Once upon a time, movies were shown in theaters with no sound whatsoever. Audiences soon got bored
of this and so theaters employed pianists and other musicians to play musical scores while movies
played. Many musicians would improvise and try to mimic the tempo of the onscreen action to try to
enhance the emotional involvement of the audience.
It was not long, upon realizing the power of sound, that movies were using the latest sound
technologies to incorporate voices and other sound effects into the experience that their films offered.
Since that time, the movie soundtrack has become a sophisticated art that massively enhances the
onscreen action. Some films, such as David Jarman’s Blue (1993) even went so far as to rely solely on
sound as the driver of the action.
Today’s movies are more reliant than ever on technology to produce ever more realistic, and ever more
entertaining film soundtracks to keep audiences on the edge of their seats. Naturally, given the ever
more sophisticated sound engineering technologies that are required, movie sound is a big business,
and an expensive one at that.
One way film production companies are trying to improve their soundtracks while fighting ever-rising
costs is through automation. Typically, this has been seen on the post-production side of things. Film
companies realized early on that they could dub sounds onto soundtracks in post-production.
Professionals that came to be known as “ Foley artists ” would record and then overdub whatever sounds
needed to be added to the soundtrack. This was painstaking work and took a great deal of time and
effort. As more and more sounds were accumulated in the form of ‘stock sounds’, their job was made a
little easier. However, the vast majority of sounds still needed to be recorded from scratch.
Well, thanks to a new field of AI development, movie industry Foley artists are about to get a much-
needed helping hand from artificial intelligence.
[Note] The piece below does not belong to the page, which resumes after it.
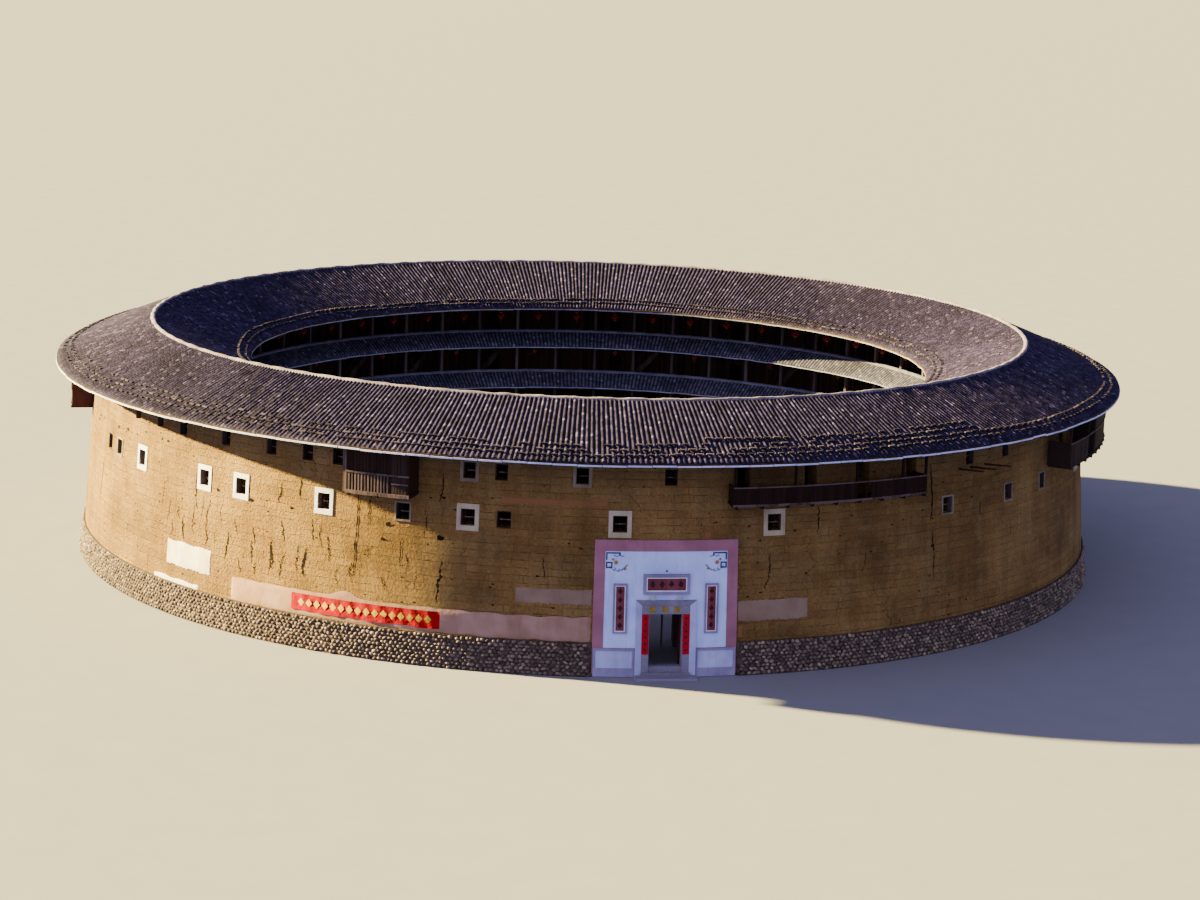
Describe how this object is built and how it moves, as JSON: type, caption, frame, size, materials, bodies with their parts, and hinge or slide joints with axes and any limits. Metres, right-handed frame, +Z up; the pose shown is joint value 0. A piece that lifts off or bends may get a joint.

Let’s take a look how.

AutoFoley to the Rescue

Ever since a University of Texas at San Antonio research team developed a technique that showed that
AI could help to automate the Foley process, AI-assisted filmmaking companies have been racing to
develop a commercial solution to this problem. Work is still ongoing, however, we are not far away
from seeing this exciting technology being made available to movie production companies and sound
engineers across the globe.
But how exactly does this AI-driven AutoFoley technology work? And how will it assist Foley artists
and film sound engineers?
In essence, what this new AI sound technology does is utilize a neural network to analyze motion and
objects in video clips. It is then able to utilize another neural network, known as a “deep sound
synthesis network,” to synthesize sounds to match what is going on in the video clip.
Going into a little more detail, the first neural network analyzes “the association of movement and
timing in video-frame images by extracting features like color, using a multiscale recurrent neural
network (RNN) combined with a convolutional neural network (CNN).” Source: “These AI-

Synthesized Sound Effects Are Realistic Enough to Fool Humans.” https://thenewstack.io/these-ai-
synthesized-sound-effects-are-realistic-enough-to-fool-humans/

For more fast-paced, non-linear edit clips, where certain information might be missing, an interpolation
technique using CNNs and a temporal relational network (TRN) is used to allow it to piece together
any missing information so that the system can accurately assess what sounds are missing.
The reason that the system is focused on analyzing motion is so that it can understand the relationship
of each sound to both the unfolding events onscreen as well as to the pace of action and the edit
between shots. This is vital for movies where much of the importance of the soundtrack is to aid both
the onscreen action as well as the relationship between shots.
For the final act, AutoFoley systems then rely on a second neural network that matches sounds from a
database, or even creates entirely new sounds, to fit the required sounds missing from the soundtrack.
To see just how effective this technique is, watch this footage of a horse galloping.
https://www.youtube.com/watch?time_continue=4&v=uTSff5p-v1M&feature=emb_logo

Helping Foley Engineers to be More Productive

In order to see how humans would view the results. The research team showed the finalized videos
with their AI-generated sound effects to 57 volunteers. A staggering 73% indicated that they thought
the synthesized AutoFoley sounds were actually original sounds that had been recorded at the same
time as the video. Continued training of these AutoFoley AI systems will only serve to boost that
percentage.
Once an AI platform makes this technology commercially available to sound engineers, it will be a
powerful tool that will become indispensable in their day-to-day work.
This tool’s primary role will be to analyze film clips and to suggest sounds. In a matter of a very short
time, the system will be able to create numerous different soundtracks for any given clip based on
parameters set by the Foley engineers. Examples include horror, drama, comedy, etc.
The engineer will then be freed to dedicate more time to use their experience to define which approach
and which sounds best fit the clip overall. Since they will have to do less of the leg work, they will be
freed to take more time to appraise each sound and its suitability.
Also, they will be able to present the director and production crew with multiple different soundtrack
versions in the time it would normally take to complete just one. This will most certainly have the
effect of enriching the overall results and quality of the finished film soundtrack.